Problem to solve >> Copy out all of the data exactly as it appears.

--- BEGIN Records ---

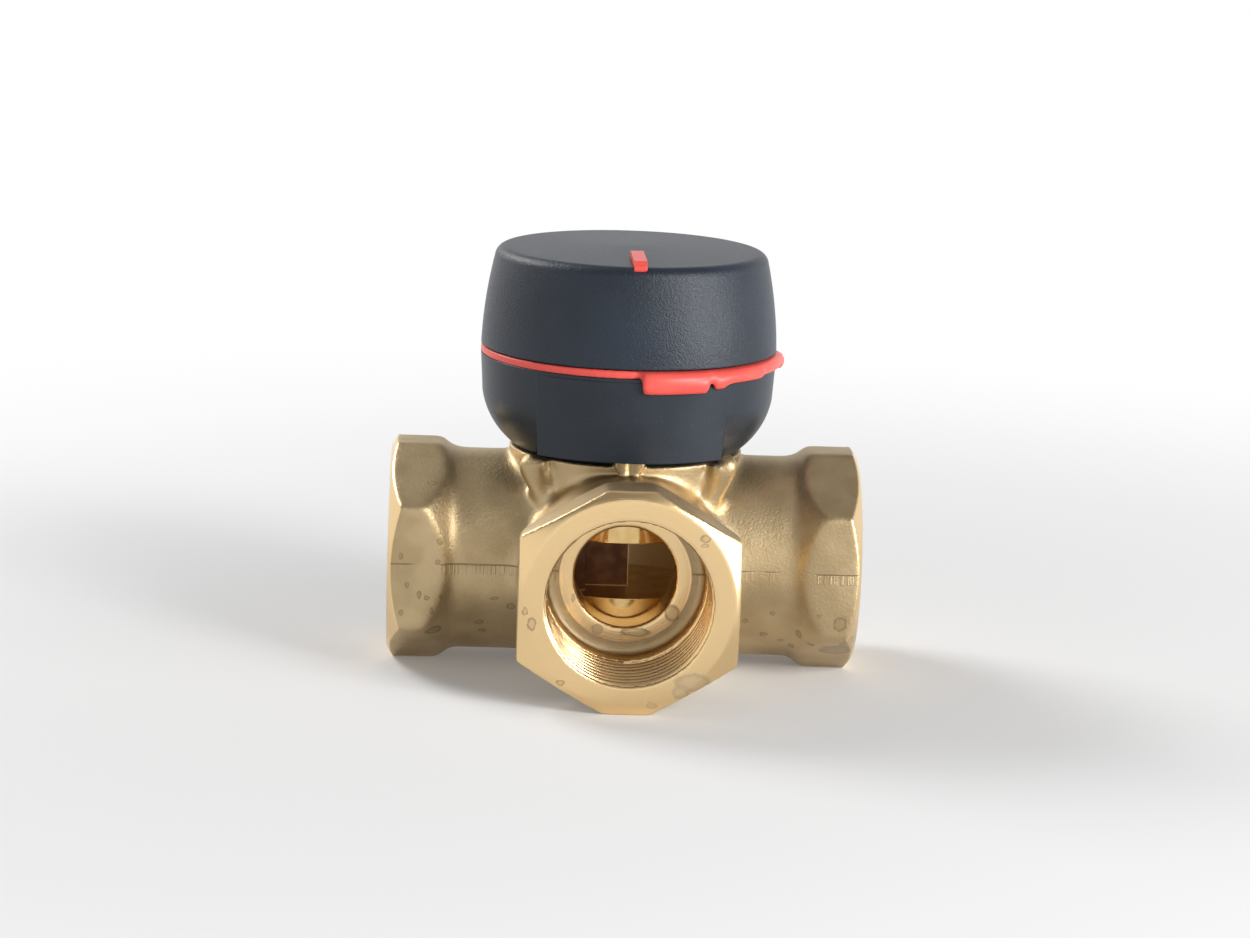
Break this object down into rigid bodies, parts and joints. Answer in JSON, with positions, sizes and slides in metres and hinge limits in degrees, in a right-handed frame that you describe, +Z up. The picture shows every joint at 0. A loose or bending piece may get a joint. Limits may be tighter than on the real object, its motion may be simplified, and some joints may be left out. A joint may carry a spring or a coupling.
{
  "type": "rotary mixing valve",
  "caption": "T-shaped forged brass valve with threaded ports, an inner rotor turned by a round pull-off knob, and a red scale ring under the knob.",
  "frame": {"origin": "where the three port axes cross, on the knob's axis", "axes": "+Z up along the knob's axis, side ports along -X and +X, front port towards -Y, closed side towards +Y"},
  "size_m": [0.072, 0.0587, 0.0656],
  "materials": {
    "forged_brass": "blasted forging with machined port faces and bores, water stains",
    "rotor_brass": "turned and milled brass",
    "composite": "moulded fibre-filled plastic",
    "slide_plastic": "smooth white sliding plastic",
    "seal_rubber": "smooth black rubber",
    "spring_steel": "plain spring steel",
    "collar_plastic": "satin dark grey moulded plastic",
    "knob_plastic": "fine textured dark grey moulded plastic",
    "red_plastic": "satin red moulded plastic"
  },
  "bodies": {
    "valve": {"valve_body": "forged_brass", "lower_thrust_washer": "slide_plastic", "upper_thrust_washer": "slide_plastic", "bushing": "composite", "bushing_o_ring": "seal_rubber", "bushing_retaining_ring": "spring_steel", "collar": "collar_plastic", "collar_snap_ring": "spring_steel", "scale_ring": "red_plastic"},
    "rotor": {"rotor": "rotor_brass", "shaft": "composite", "shaft_o_ring_lower": "seal_rubber", "shaft_o_ring_upper": "seal_rubber"},
    "knob": {"knob_cap": "knob_plastic", "knob_clip": "spring_steel", "knob_pointer": "red_plastic"}
  },
  "joints": [
    {"name": "rotor_turn", "type": "hinge", "parent": "valve", "child": "rotor", "pos_m": [0, 0, 0], "axis": [0, 0, 1], "range_deg": [0, 90]},
    {"name": "knob_pull", "type": "slide", "parent": "rotor", "child": "knob", "axis": [0, 0, 1], "range_m": [0, 0.02]}
  ]
}
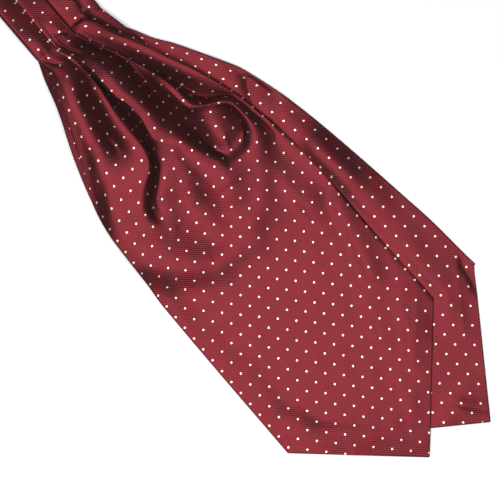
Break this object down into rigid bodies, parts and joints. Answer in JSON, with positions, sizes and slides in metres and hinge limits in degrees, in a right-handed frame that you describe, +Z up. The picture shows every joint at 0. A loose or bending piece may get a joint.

--- END Records ---

Task solution >>
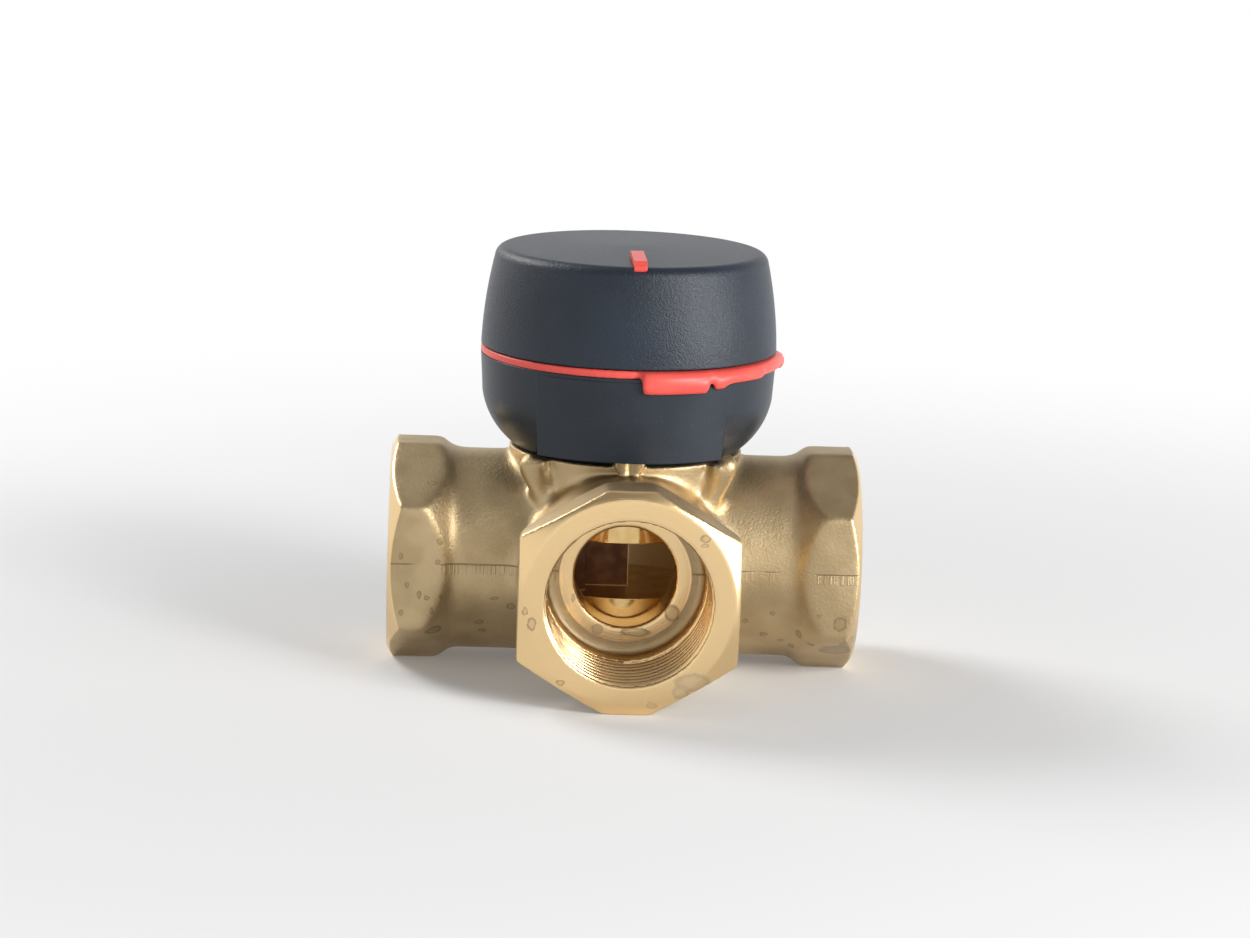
Break this object down into rigid bodies, parts and joints. Answer in JSON, with positions, sizes and slides in metres and hinge limits in degrees, in a right-handed frame that you describe, +Z up. The picture shows every joint at 0. A loose or bending piece may get a joint. Limits may be tighter than on the real object, its motion may be simplified, and some joints may be left out. A joint may carry a spring or a coupling.
{
  "type": "rotary mixing valve",
  "caption": "T-shaped forged brass valve with threaded ports, an inner rotor turned by a round pull-off knob, and a red scale ring under the knob.",
  "frame": {"origin": "where the three port axes cross, on the knob's axis", "axes": "+Z up along the knob's axis, side ports along -X and +X, front port towards -Y, closed side towards +Y"},
  "size_m": [0.072, 0.0587, 0.0656],
  "materials": {
    "forged_brass": "blasted forging with machined port faces and bores, water stains",
    "rotor_brass": "turned and milled brass",
    "composite": "moulded fibre-filled plastic",
    "slide_plastic": "smooth white sliding plastic",
    "seal_rubber": "smooth black rubber",
    "spring_steel": "plain spring steel",
    "collar_plastic": "satin dark grey moulded plastic",
    "knob_plastic": "fine textured dark grey moulded plastic",
    "red_plastic": "satin red moulded plastic"
  },
  "bodies": {
    "valve": {"valve_body": "forged_brass", "lower_thrust_washer": "slide_plastic", "upper_thrust_washer": "slide_plastic", "bushing": "composite", "bushing_o_ring": "seal_rubber", "bushing_retaining_ring": "spring_steel", "collar": "collar_plastic", "collar_snap_ring": "spring_steel", "scale_ring": "red_plastic"},
    "rotor": {"rotor": "rotor_brass", "shaft": "composite", "shaft_o_ring_lower": "seal_rubber", "shaft_o_ring_upper": "seal_rubber"},
    "knob": {"knob_cap": "knob_plastic", "knob_clip": "spring_steel", "knob_pointer": "red_plastic"}
  },
  "joints": [
    {"name": "rotor_turn", "type": "hinge", "parent": "valve", "child": "rotor", "pos_m": [0, 0, 0], "axis": [0, 0, 1], "range_deg": [0, 90]},
    {"name": "knob_pull", "type": "slide", "parent": "rotor", "child": "knob", "axis": [0, 0, 1], "range_m": [0, 0.02]}
  ]
}
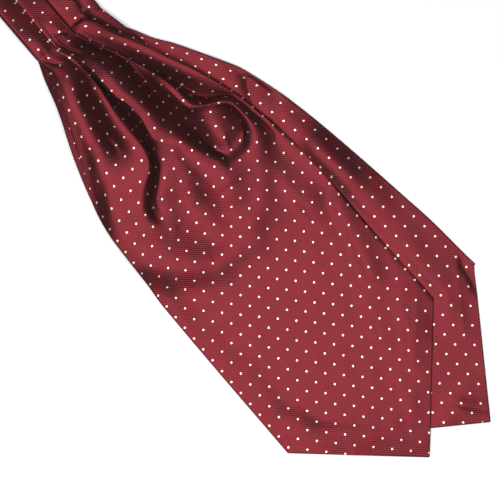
Break this object down into rigid bodies, parts and joints. Answer in JSON, with positions, sizes and slides in metres and hinge limits in degrees, in a right-handed frame that you describe, +Z up. The picture shows every joint at 0. A loose or bending piece may get a joint.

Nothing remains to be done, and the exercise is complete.